Storage of county records has been a growing concern for virtually every department in county government, and the majestic county courthouse, though picturesque and historic, was never designed to house the mounds of public records amassed through decades of transacting daily count business.

Last year, Probate and Juvenile Judge L. Scott Powell agreed to work with county commissioners in investigating a possible solution to the shortage of space in the 19th-century courthouse. An architect visited the courthouse and examined possible locations for an expansion, but the county has been unable to come up with the money necessary for any architectural work.

Clerk of Courts Diane Lynch and a staff of three deputies work in two rooms. One wall is lined with little numbered cardboard boxes, filled with court records from the mid-19th century. Lynch’s vault holds the spillover from that type of records storage system.

A room which was once part of the courthouse corridor houses Lynch’s desk and several moving filing cabinets filled with more old cases. Standard filing cabinets hold the most current court files.

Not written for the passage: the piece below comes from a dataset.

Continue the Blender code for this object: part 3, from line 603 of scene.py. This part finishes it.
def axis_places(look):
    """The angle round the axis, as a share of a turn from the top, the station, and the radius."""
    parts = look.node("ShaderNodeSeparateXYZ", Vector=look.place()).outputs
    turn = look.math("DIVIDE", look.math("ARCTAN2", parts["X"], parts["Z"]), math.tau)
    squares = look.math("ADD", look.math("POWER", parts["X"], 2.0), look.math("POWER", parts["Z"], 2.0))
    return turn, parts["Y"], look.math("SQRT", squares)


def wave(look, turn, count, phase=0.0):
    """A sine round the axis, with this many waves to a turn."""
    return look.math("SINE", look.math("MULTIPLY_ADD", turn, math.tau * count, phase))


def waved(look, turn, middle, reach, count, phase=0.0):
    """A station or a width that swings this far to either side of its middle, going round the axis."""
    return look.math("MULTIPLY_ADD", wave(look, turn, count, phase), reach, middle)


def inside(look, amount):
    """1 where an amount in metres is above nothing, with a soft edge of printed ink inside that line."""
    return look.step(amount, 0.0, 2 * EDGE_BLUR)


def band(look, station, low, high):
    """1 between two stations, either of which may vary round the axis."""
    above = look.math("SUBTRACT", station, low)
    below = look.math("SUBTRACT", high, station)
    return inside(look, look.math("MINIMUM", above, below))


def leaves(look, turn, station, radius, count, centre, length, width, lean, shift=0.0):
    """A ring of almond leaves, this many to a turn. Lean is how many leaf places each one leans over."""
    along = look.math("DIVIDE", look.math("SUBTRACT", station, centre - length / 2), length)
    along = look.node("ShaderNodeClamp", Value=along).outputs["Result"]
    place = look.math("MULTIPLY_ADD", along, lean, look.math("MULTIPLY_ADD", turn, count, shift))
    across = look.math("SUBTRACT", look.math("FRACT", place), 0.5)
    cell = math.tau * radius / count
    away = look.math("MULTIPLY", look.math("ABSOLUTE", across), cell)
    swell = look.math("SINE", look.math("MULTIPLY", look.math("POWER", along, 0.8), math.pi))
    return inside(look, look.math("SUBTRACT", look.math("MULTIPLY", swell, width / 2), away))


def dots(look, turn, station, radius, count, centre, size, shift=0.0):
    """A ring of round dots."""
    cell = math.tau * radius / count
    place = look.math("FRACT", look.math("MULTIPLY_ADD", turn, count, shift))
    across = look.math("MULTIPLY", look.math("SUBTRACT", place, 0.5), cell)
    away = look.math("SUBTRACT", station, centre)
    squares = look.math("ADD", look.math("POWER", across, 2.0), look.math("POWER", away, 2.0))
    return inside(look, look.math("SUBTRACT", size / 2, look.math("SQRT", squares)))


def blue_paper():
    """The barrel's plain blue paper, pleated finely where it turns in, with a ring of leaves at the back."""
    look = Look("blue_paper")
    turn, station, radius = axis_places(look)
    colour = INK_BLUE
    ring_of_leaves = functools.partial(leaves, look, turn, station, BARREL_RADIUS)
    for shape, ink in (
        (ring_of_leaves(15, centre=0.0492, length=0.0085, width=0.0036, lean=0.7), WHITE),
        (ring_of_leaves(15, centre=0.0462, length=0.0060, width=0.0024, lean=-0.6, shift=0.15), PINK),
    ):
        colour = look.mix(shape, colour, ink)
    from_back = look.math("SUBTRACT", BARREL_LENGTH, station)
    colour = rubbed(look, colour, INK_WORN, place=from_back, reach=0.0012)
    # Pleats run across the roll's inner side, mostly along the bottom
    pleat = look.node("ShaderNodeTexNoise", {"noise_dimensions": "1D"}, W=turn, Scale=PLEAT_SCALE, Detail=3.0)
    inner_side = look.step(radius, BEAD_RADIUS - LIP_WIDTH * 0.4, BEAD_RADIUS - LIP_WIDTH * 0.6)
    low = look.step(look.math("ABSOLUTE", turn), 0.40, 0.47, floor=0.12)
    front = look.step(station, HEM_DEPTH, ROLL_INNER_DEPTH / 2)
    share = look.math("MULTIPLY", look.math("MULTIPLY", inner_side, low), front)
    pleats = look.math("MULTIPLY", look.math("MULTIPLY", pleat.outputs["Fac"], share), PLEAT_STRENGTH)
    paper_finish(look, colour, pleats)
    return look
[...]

Other records, dating from the early 20th century through the 1940’s, are now stored in the old title office on the second floor, a ground-floor room on Second Street, and part of the third floor of Anderson’s Furniture. Some of her records are bound for the old Veterans Memorial Hospital building, where other county records are now being stored.

Lynch said she is concerned with theft, since the abandoned hospital has been illegally entered on a number of occassions, and about the safety of the records in light of the hospital’s deteriorating condition. She said she has insisted the storage room her records are placed in be securely locked.

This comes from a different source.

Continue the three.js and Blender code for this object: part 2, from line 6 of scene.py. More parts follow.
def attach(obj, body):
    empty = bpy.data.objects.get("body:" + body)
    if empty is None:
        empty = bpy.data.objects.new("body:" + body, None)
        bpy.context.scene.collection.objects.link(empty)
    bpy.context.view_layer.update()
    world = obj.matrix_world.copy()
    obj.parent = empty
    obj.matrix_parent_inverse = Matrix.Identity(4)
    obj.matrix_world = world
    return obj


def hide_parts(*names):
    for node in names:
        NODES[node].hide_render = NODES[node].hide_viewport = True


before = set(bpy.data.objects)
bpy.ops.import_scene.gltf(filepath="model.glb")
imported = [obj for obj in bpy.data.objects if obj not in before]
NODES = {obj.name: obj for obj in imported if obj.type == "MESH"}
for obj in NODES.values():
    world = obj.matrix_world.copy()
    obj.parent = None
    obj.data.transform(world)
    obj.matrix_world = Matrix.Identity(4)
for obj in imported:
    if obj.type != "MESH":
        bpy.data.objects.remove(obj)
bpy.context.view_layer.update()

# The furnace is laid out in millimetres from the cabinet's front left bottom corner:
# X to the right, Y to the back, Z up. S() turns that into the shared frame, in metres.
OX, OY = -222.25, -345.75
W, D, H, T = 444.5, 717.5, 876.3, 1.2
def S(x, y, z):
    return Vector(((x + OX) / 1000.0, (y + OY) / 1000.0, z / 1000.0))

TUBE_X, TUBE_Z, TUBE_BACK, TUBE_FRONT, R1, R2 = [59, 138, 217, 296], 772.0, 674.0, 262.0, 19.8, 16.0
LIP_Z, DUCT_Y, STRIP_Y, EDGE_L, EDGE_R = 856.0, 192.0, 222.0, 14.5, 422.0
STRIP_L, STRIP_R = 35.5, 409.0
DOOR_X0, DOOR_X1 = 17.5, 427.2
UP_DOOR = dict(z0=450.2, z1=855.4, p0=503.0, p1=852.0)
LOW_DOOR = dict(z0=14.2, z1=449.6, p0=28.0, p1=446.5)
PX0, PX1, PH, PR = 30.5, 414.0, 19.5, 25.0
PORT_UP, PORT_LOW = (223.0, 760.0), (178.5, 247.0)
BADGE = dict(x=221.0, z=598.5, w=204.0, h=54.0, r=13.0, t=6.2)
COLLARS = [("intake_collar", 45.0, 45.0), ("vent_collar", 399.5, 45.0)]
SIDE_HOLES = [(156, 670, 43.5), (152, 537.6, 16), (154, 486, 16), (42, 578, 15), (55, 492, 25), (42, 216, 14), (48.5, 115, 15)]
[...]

Recorder Kay Hill is more fortunate. Her official records are all contained in her office. However, she has stopped keeping a paper record of newly-recorded documents, because there is no more space in which to keep them. The deeds and other land documents in Hill’s charge date back to the 1820’s.

Deeds, mortgages and other recorder’s records are scanned into a computer and printed upon request. The indexing is also done on the computer, eliminating almost all new paper documents.

Powell himself has moved some of his records out of the courthouse, and into space at the Meigs County Museum. Powell said his decision to do so not only allows more convenient access to the public than storing the records in another location, but it also protects the records.

Powell said those old records are used primarily by geneaology researchers. Some records were damaged, and others were stolen while in the courthouse space, because court staff was unable to properly monitor them.

Allowing the public open and unsupervised access to those records in Powell’s office placed confidential information at risk sometimes, he said.

Several years ago, before Powell took office, rats damaged boxes of court records while stored in the rear of the courthouse.

Powell has said a courthouse addition would not only provide for more safe and secure records storage, but would also help the three courts in the building comply with added security measures now in place. The open space between the courthouse’s side entrance, now closed to entering public, and the sheriff’s office is one place where officials have proposed a possible addition.